What is being asked:
Quote only the part that opens with the line containing "base_rails();" and closes with the line containing "record = json.load(file)". Keep both of those lines.

— Begin —

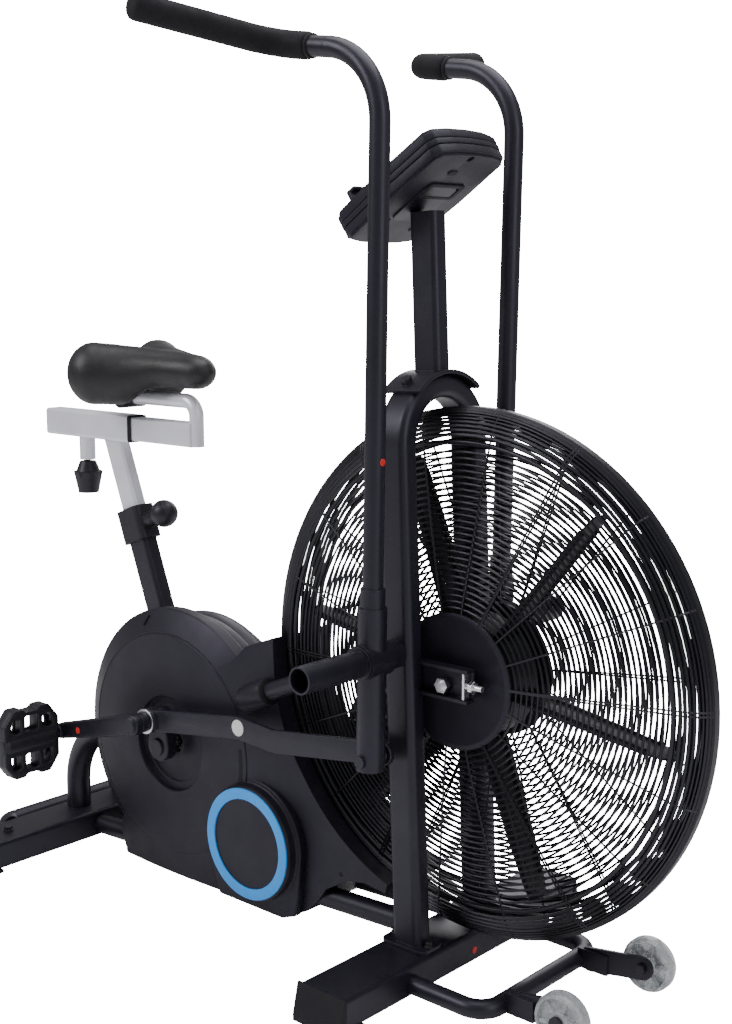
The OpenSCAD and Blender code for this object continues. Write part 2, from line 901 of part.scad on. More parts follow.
module right_crank() {
    color(satin_black) crank_arm(right_pin, [crank_x - crank_len, crank_z]);
}

module left_crank() {
    color(satin_black) mirror([0, 1, 0]) crank_arm(left_pin, [crank_x + crank_len, crank_z]);
}

// Cage pedal standing on edge, on the -Y side
module pedal(c) {
    difference() {
        union() {
            translate([c[0], -pedal_y, c[1]]) rotate([90, 0, 90]) translate([0, 0, -12])
                linear_extrude(24) difference() {
                    polygon([
                        [-pedal_w / 2, -30], [-pedal_w / 2 + 16, -pedal_len / 2],
                        [pedal_w / 2 - 16, -pedal_len / 2], [pedal_w / 2, -30],
                        [pedal_w / 2, 30], [pedal_w / 2 - 16, pedal_len / 2],
                        [-pedal_w / 2 + 16, pedal_len / 2], [-pedal_w / 2, 30]
                    ]);
                    for (s = [-1, 1], x = [-28, 0, 28])
                        translate([x * 0.92, s * 28]) square([20, 24], center = true);
                }
            rod_y(c[0], c[1], 15, -pedal_y - pedal_w / 2 + 4, -pedal_y + pedal_w / 2 + 2);
        }
        rod_y(c[0], c[1], spindle_r + run, -pedal_y - pedal_w / 2 + 7.5, -pedal_y + pedal_w);
    }
}

module right_pedal() {
    color(soft_black) pedal([crank_x - crank_len, crank_z]);
}

module left_pedal() {
    color(soft_black) mirror([0, 1, 0]) pedal([crank_x + crank_len, crank_z]);
}

// ---- links ----

module link(pin) {
    d = lever_bolt - pin;
    n = [-d[1], d[0]] / norm(d);
    half = link_h / 2;
    knee_a = pin + d * 0.42 + n * 7;
    knee_b = pin + d * 0.57 - n * 5;
    difference() {
        union() {
            along_y(-link_y - link_t, -link_y) {
                polygon([
                    pin + n * half, knee_a + n * half, knee_b + n * half, lever_bolt + n * (half - 1),
                    lever_bolt - n * (half - 1), knee_b - n * half, knee_a - n * half, pin - n * half
                ]);
                translate(lever_bolt) circle(r = half);
            }
            rod_y(pin[0], pin[1], eye_r, -113, -96);
        }
        rod_y(pin[0], pin[1], link_bore_r + run, -120, -90);
    }
    rod_y(lever_bolt[0], lever_bolt[1], 9, -link_y - link_t - 1.5, -link_y + 4);
}

module right_link() {
    color(satin_black) link(right_pin);
}

module left_link() {
    color(satin_black) mirror([0, 1, 0]) link(left_pin);
}

// ---- levers ----

// Places children in the lever's axes: z runs up the lever from the pivot
module lever_axes() {
    translate([pivot_x, -lever_y, pivot_z]) rotate([0, lever_lean, 0]) children();
}

handle_bend_r = 90;
handle_rise = (handle_bend_z - pivot_z) / cos(lever_lean);
grip_rise = 7.7;
handle_turn = 90 - grip_rise + lever_lean;
grip_roll = 6;
grip_lead = 32;
grip_straight = 20;
grip_bend_r = 50;
grip_turn = 77;
grip_reach = 154;

// Places children where the handle leaves its first bend: z runs on along the tube,
// and the second bend turns toward -y
module grip_axes() {
    lever_axes() translate([-handle_bend_r, 0, handle_rise]) rotate([0, -handle_turn, 0])
        translate([handle_bend_r, 0, 0]) rotate([0, 0, grip_roll]) children();
}

// Tube along the grip, from a point on its first straight to a point on its last;
// a ball at each end of the bend is a touch fatter than the tube
module grip_sweep(from, reach, d) {
    bend_start = grip_lead + grip_straight;
    translate([0, 0, from]) cylinder(d = d, h = bend_start - from - 0.5);
    translate([0, 0, bend_start]) sphere(d = d + 0.5);
    translate([0, -grip_bend_r, bend_start]) rotate([90, 0, 90])
        rotate_extrude(angle = grip_turn) translate([grip_bend_r, 0]) circle(d = d);
    translate([
        0,
        -grip_bend_r * (1 - cos(grip_turn)),
        bend_start + grip_bend_r * sin(grip_turn)
    ]) rotate([grip_turn, 0, 0]) {
        sphere(d = d + 0.5);
        translate([0, 0, 0.5]) cylinder(d = d, h = reach - 0.5);
    }
}

module lever() {
    lower = lever_arm + 14;
    difference() {
        union() {
            lever_axes() {
                translate([0, 0, -lower]) cylinder(r = lever_r, h = lower + 66);
                translate([0, 0, 66]) cylinder(r = 15.5, h = 24);
                translate([0, 0, 80]) cylinder(d = handle_d, h = handle_rise - 80);
                translate([-handle_bend_r, 0, handle_rise]) rotate([90, 0, 0])
                    rotate_extrude(angle = handle_turn)
                        translate([handle_bend_r, 0]) circle(d = handle_d);
            }
            grip_axes() {
                sphere(d = handle_d + 0.5);
                grip_sweep(0.5, grip_reach - 2, handle_d);
            }
            rod_y(pivot_x, pivot_z, hub_r, -lever_y - hub_half, -lever_y + hub_half);
            rod_y(lever_bolt[0], lever_bolt[1], 8, -lever_y - lever_r - 4, -lever_y + lever_r - 1);
        }
        rod_y(pivot_x, pivot_z, stub_r + run, -lever_y - 40, -lever_y + 40);
    }
}

module grip() {
    grip_axes() difference() {
        grip_sweep(grip_lead, grip_reach + 3, grip_d);
        grip_sweep(grip_lead - 2, grip_reach - 1.5, handle_d + 0.1);
    }
}

module right_lever() {
    color(satin_black) lever();
}

module left_lever() {
    color(satin_black) mirror([0, 1, 0]) lever();
}

module right_grip() {
    color(soft_black) grip();
}

module left_grip() {
    color(soft_black) mirror([0, 1, 0]) grip();
}

// Fixed axles that the levers turn on, welded to the legs
module lever_stubs() {
    leg_face = leg_y + leg_wide / 2;
    color(zinc) both_sides() {
        rod_y(pivot_x, pivot_z, stub_r, -lever_y - hub_half - 24, -leg_face);
        rod_y(pivot_x, pivot_z, 18, -lever_y + hub_half + gap, -leg_face);
    }
}

module foot_pegs() {
    start = lever_y + hub_half + gap;
    color(satin_black) both_sides() difference() {
        union() {
            rod_y(pivot_x, pivot_z, 21, -start - 4, -start);
            rod_y(pivot_x, pivot_z, peg_r, -peg_end, -start);
        }
        rod_y(pivot_x, pivot_z, stub_r + 0.02, -start - 24, -start + 1);
        rod_y(pivot_x, pivot_z, peg_r - 2.5, -peg_end - 1, -start - 23.7);
    }
}

// ---- drive between crank and fan ----

module jack_bracket() {
    color(satin_black) difference() {
        union() {
            both_sides() along_y(-22.8, -16.8) taper([jack[0], 46], 24, jack, 18);
            translate([jack[0] - 14, -24, 38]) cube([28, 48, 8]);
        }
        rod_y(jack[0], jack[1], jack_r + run, -60, 60);
    }
}

module jack_shaft() {
    color(zinc) {
        rod_y(jack[0], jack[1], jack_r, -50, second_y + 3);
        rod_y(jack[0], jack[1], jack_small_r, pulley_y - 5, pulley_y + 5);
        rod_y(jack[0], jack[1], jack_big_r, second_y - second_w / 2, second_y + second_w / 2);
    }
}

// ---- seat ----

module seat_collar() {
    color(soft_black) seat_axes() difference() {
        union() {
            translate([0, 0, collar_low]) linear_extrude(collar_high - collar_low)
                round_rect(tube_long + 12, tube_wide + 12, 10);
            translate([20, 0, 326]) rotate([0, 90, 0]) cylinder(r = 13, h = 22);
        }
        translate([0, 0, collar_low - 1]) linear_extrude(collar_high - collar_low - 3)
            round_rect(tube_long, tube_wide, 7);
        translate([0, 0, collar_high - 10]) linear_extrude(20)
            round_rect(post_long + 2 * gap, post_wide + 2 * gap, 5 + gap);
        translate([0, 0, 326]) rotate([0, 90, 0]) cylinder(r = 4.5, h = 60);
    }
}

// Spring pin with its ball-shaped knob
module post_knob() {
    color(soft_black) seat_axes() translate([0, 0, 326]) rotate([0, 90, 0]) {
        translate([0, 0, post_long / 2 + 0.5]) cylinder(r = 4.2, h = 40);
        translate([0, 0, 42.5]) cylinder(r1 = 13, r2 = 16, h = 10);
        translate([0, 0, 65]) sphere(r = 21);
    }
}

module seat_post() {
    top = slider_z + slider_h / 2;
    low = slider_z - slider_h / 2;
    color(silver) {
        difference() {
            union() {
                seat_axes() translate([0, 0, post_low]) linear_extrude(post_high - post_low + 6)
                    round_rect(post_long, post_wide, 5);
                translate([slider_front_x, 0, slider_z]) rotate([0, -90, 0])
                    linear_extrude(slider_back + slider_front_x) round_rect(slider_h, slider_w, 5);
                translate([slider_knob_x, 0, low - slider_neck]) cylinder(r = 12.5, h = slider_neck + 2);
            }
            translate([slider_front_x + 1, 0, slider_z]) rotate([0, -90, 0])
                linear_extrude(slider_back + slider_front_x - 2)
                    round_rect(bar_h + 2 * gap, bar_w + 2 * gap, 3 + gap);
            translate([slider_knob_x, 0, low - slider_neck - 2])
                cylinder(r = 4.2 + run, h = slider_neck + 12);
        }
    }
}

module seat_slider() {
    color(silver) {
        translate([bar_front_x, 0, slider_z]) rotate([0, -90, 0])
            linear_extrude(bar_front_x - bar_back_x) round_rect(bar_h, bar_w, 3);
        // Bent tube that carries the saddle
        bend = 22;
        x = bar_front_x;
        foot = slider_z - bar_h / 2 + 0.5;
        translate([x, 0, foot]) cylinder(r = arm_r, h = arm_z - bend - foot);
        translate([x - bend, 0, arm_z - bend]) rotate([90, 0, 0])
            rotate_extrude(angle = 90) translate([bend, 0]) circle(r = arm_r);
        translate([x - bend, 0, arm_z]) rotate([0, -90, 0]) cylinder(r = arm_r, h = x - bend - arm_back_x);
    }
}

module slider_knob() {
    top = slider_z - slider_h / 2 - slider_neck - 3;
    color(soft_black) translate([slider_knob_x, 0, 0]) {
        translate([0, 0, top - 5]) cylinder(r = 4.2, h = slider_neck + 7);
        difference() {
            translate([0, 0, top - 50]) cylinder(r1 = 16, r2 = 23, h = 34);
            for (i = [0 : 7])
                rotate([0, 0, i * 45 + 22.5]) translate([26, 0, top - 52]) cylinder(r = 5, h = 38);
        }
        translate([0, 0, top - 16]) cylinder(r1 = 19, r2 = 13, h = 16);
    }
}

module saddle_clamp() {
    x = -408;
    color(soft_black) difference() {
        union() {
            along_y(-22, 22) translate([x, arm_z]) circle(r = 17);
            both_sides() rod_y(x, arm_z - 3, 9, -28, -20);
            translate([x - 17, -22, arm_z + 2]) cube([34, 44, 16]);
        }
        translate([x - 30, 0, arm_z]) rotate([0, 90, 0]) cylinder(r = arm_r, h = 60);
    }
}

module saddle() {
    back = -486;
    mid_z = saddle_z + 35;
    lobe = 44;
    color(soft_black) difference() {
        union() {
            // Wide rear pad
            hull() both_sides() {
                translate([back + lobe, -saddle_w / 2 + lobe + 6, mid_z]) sphere(r = lobe, $fn = 32);
                translate([back + 100, -saddle_w / 2 + 42, mid_z - 15]) sphere(r = 34, $fn = 32);
            }
            // Nose
            hull() {
                translate([back + 86, 0, mid_z - 8]) sphere(r = 42, $fn = 32);
                translate([back + saddle_len + 13 - 27, 0, mid_z - 10]) sphere(r = 27, $fn = 32);
            }
        }
        // Hollow over the saddle tube and its clamp
        translate([back - 20, -32, 600]) cube([saddle_len, 64, arm_z + 19 - 600]);
    }
}

base_rails();
rear_uprights();
seat_tube();
upper_stays();
fork_arch();
front_stabilizer();
rear_stabilizer();
end_caps();
rear_rail();
wheel_bar();
frame_bolts();
console_mast();
console_back();
console_front();
console_screen();
right_cover();
left_cover();
right_badge();
badge_ring();
cover_screws();
belt_guard();
cage_right();
cage_left();
cage_band();
hub_discs();
fan_axle();
axle_brackets();
axle_tensioners();
lever_stubs();
foot_pegs();
seat_collar();
bottom_bearings();
jack_bracket();
first_belt();
second_belt();
crank_axle();
drive_pulley();
right_crank();
left_crank();
right_pedal();
left_pedal();
right_link();
left_link();
right_lever();
right_grip();
left_lever();
left_grip();
fan_rotor();
fan_hub();
jack_shaft();
seat_post();
seat_slider();
saddle();
saddle_clamp();
post_knob();
slider_knob();
right_wheel();
left_wheel();
left_button();
right_button();
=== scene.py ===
"""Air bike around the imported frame. Lengths below are in millimetres; add() turns them into metres."""

import bmesh
import bpy
import json
import math
from mathutils import Matrix, Vector


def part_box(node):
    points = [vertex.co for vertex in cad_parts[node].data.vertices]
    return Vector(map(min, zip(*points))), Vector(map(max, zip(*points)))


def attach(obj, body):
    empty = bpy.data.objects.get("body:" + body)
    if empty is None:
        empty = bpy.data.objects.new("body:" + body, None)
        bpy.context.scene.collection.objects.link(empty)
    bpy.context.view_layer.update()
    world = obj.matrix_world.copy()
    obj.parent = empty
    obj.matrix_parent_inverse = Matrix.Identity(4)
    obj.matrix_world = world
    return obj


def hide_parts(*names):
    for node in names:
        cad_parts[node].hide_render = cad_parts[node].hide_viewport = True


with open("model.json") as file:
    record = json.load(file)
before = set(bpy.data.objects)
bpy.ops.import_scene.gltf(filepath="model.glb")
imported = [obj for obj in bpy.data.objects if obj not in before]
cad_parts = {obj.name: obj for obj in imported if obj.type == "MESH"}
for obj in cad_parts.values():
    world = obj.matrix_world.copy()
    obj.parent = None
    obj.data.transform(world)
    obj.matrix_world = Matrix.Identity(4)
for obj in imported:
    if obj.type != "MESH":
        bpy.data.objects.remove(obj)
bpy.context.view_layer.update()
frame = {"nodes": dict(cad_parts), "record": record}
MM = 0.001

# Places in the row frame, in millimetres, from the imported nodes
def middle(node):
    lo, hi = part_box(node)
    return [(lo[i] + hi[i]) * 500 for i in range(3)]


FAN = (middle("fan_hub")[0], middle("fan_hub")[2])
CRANK = (middle("crank_axle")[0], middle("crank_axle")[2])
JACK = (middle("right_badge")[0], middle("right_badge")[2])
WHEEL = middle("right_wheel")
CAGE_R = (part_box("cage_band")[1][0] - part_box("cage_band")[0][0]) * 500
CRANK_ARM = 170
LINK_THROW = 44
PEDAL_Y = 200
WHEEL_Y = 96
LINK_BOLT = (199.67, 305.02)
LEVER_PIVOT = (202, -130, 431)
SEAT_LEAN = 20.9
SEAT_FOOT = -27
BAR_SLEEVE = (-398, 664)
CONSOLE_AT = (165.4, 0, 1003.5)
CONSOLE_TILT = 32.8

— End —

Output for this task:
base_rails();
rear_uprights();
seat_tube();
upper_stays();
fork_arch();
front_stabilizer();
rear_stabilizer();
end_caps();
rear_rail();
wheel_bar();
frame_bolts();
console_mast();
console_back();
console_front();
console_screen();
right_cover();
left_cover();
right_badge();
badge_ring();
cover_screws();
belt_guard();
cage_right();
cage_left();
cage_band();
hub_discs();
fan_axle();
axle_brackets();
axle_tensioners();
lever_stubs();
foot_pegs();
seat_collar();
bottom_bearings();
jack_bracket();
first_belt();
second_belt();
crank_axle();
drive_pulley();
right_crank();
left_crank();
right_pedal();
left_pedal();
right_link();
left_link();
right_lever();
right_grip();
left_lever();
left_grip();
fan_rotor();
fan_hub();
jack_shaft();
seat_post();
seat_slider();
saddle();
saddle_clamp();
post_knob();
slider_knob();
right_wheel();
left_wheel();
left_button();
right_button();
=== scene.py ===
"""Air bike around the imported frame. Lengths below are in millimetres; add() turns them into metres."""

import bmesh
import bpy
import json
import math
from mathutils import Matrix, Vector


def part_box(node):
    points = [vertex.co for vertex in cad_parts[node].data.vertices]
    return Vector(map(min, zip(*points))), Vector(map(max, zip(*points)))


def attach(obj, body):
    empty = bpy.data.objects.get("body:" + body)
    if empty is None:
        empty = bpy.data.objects.new("body:" + body, None)
        bpy.context.scene.collection.objects.link(empty)
    bpy.context.view_layer.update()
    world = obj.matrix_world.copy()
    obj.parent = empty
    obj.matrix_parent_inverse = Matrix.Identity(4)
    obj.matrix_world = world
    return obj


def hide_parts(*names):
    for node in names:
        cad_parts[node].hide_render = cad_parts[node].hide_viewport = True


with open("model.json") as file:
    record = json.load(file)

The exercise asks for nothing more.